Don't confuse "I.G.Y." with IGA or an IGO or a UGO.
This snappy lost hit by Steely Dan's Donald Fagen is one of a handful of songs I remember being popular around the time I wasted my brother's pink construction paper by drawing a stupid picture of a guy blowing a bubble. But that's not why it gets an entry here.
When I was 9, people developed a habit of wiping boogers on the wall and furniture at home. When a blob of mucus was found on a wall, it might be called an IGO - identified gross object. I also recall a UGO - unidentified gross object - stuck on a particular spot on the bedroom wall. It was right where you entered the room, below a styrofoam mock-up of one of those traffic signs that said "BUMP." Nobody knew what the hell it was. Sometimes those were produced when you got a piece of food stuck between your teeth and you spit it out in a projectile fashion.

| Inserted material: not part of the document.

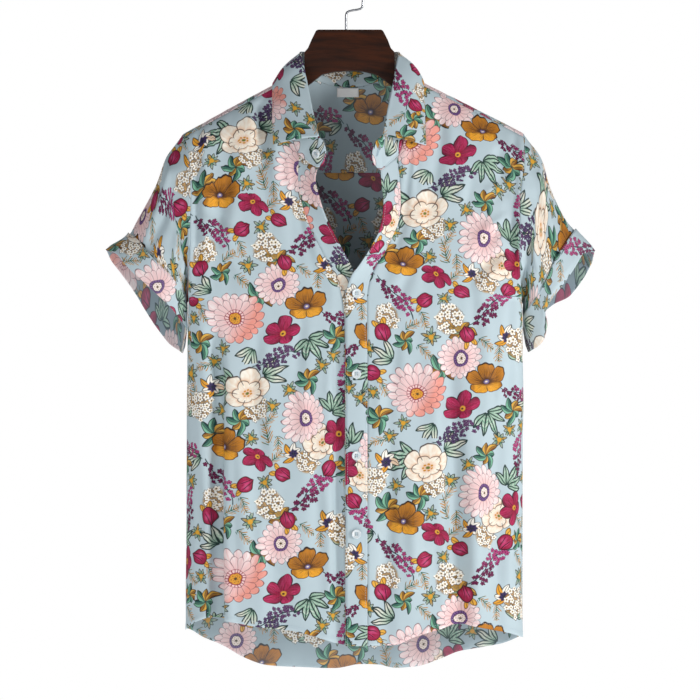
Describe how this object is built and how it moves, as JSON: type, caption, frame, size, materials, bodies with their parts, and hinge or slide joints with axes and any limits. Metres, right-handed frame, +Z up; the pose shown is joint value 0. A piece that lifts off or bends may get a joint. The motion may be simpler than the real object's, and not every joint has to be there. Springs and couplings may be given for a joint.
{
  "type": "short-sleeved shirt on a hanger",
  "caption": "Printed short-sleeved shirt with a pointed collar, button front open at the neck, turned-up cuffs and a curved hem, on a wooden hanger with a wire hook.",
  "frame": {"origin": "inside top of the hanger's hook, where it rests on a rail", "axes": "+Z up, +X to the wearer's left, +Y to the wearer's back, so the shirt's front faces -Y"},
  "size_m": [0.6134, 0.1414, 0.875],
  "materials": {
    "printed_cloth": "smooth woven viscose",
    "placket_cloth": "smooth woven viscose",
    "collar_cloth": "smooth woven viscose",
    "cuff_cloth": "smooth woven viscose",
    "label_white": "woven satin",
    "button_pearl": "pearly",
    "dark_wood": "stained and varnished",
    "bright_steel": "polished wire"
  },
  "bodies": {
    "root": {"back": "printed_cloth", "button_1": "button_pearl", "button_2": "button_pearl", "button_3": "button_pearl", "button_4": "button_pearl", "button_5": "button_pearl", "collar_fall": "collar_cloth", "collar_stand": "collar_cloth", "cuff_left": "cuff_cloth", "cuff_right": "cuff_cloth", "front_left": "printed_cloth", "front_right": "printed_cloth", "hanger_hook": "bright_steel", "hanger_wood": "dark_wood", "label": "label_white", "placket_left": "placket_cloth", "placket_right": "placket_cloth", "sleeve_left": "printed_cloth", "sleeve_right": "printed_cloth", "yoke": "printed_cloth"}
  },
  "joints": []
}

After IGO's began filling our walls, "I.G.Y." began filling our airwaves. What does the title of the song stand for? It stands for International Geophysical Year - a period that ran from July 1957 through December 1958.
What was the song actually about? Although it was a hit in 1982, the topic seems tailor-made for the 2020s. I read an article a few years ago that said the song was about scientific arrogance. It was about scientists having unrealistic ideas and trying to impose them on everyone despite being at odds with objective facts. This inspired lines like, "90 minutes from New York to Paris." It was like "I am the science."
The International Geophysical Year itself seemed to defy objective facts. The event defined a "year" as being 18 months, like we're on Mars or something. It's like how the CIA just invents new oceans or how The View insisted the square root of 2 is a rational number.
What a glorious time to be - oh, wait.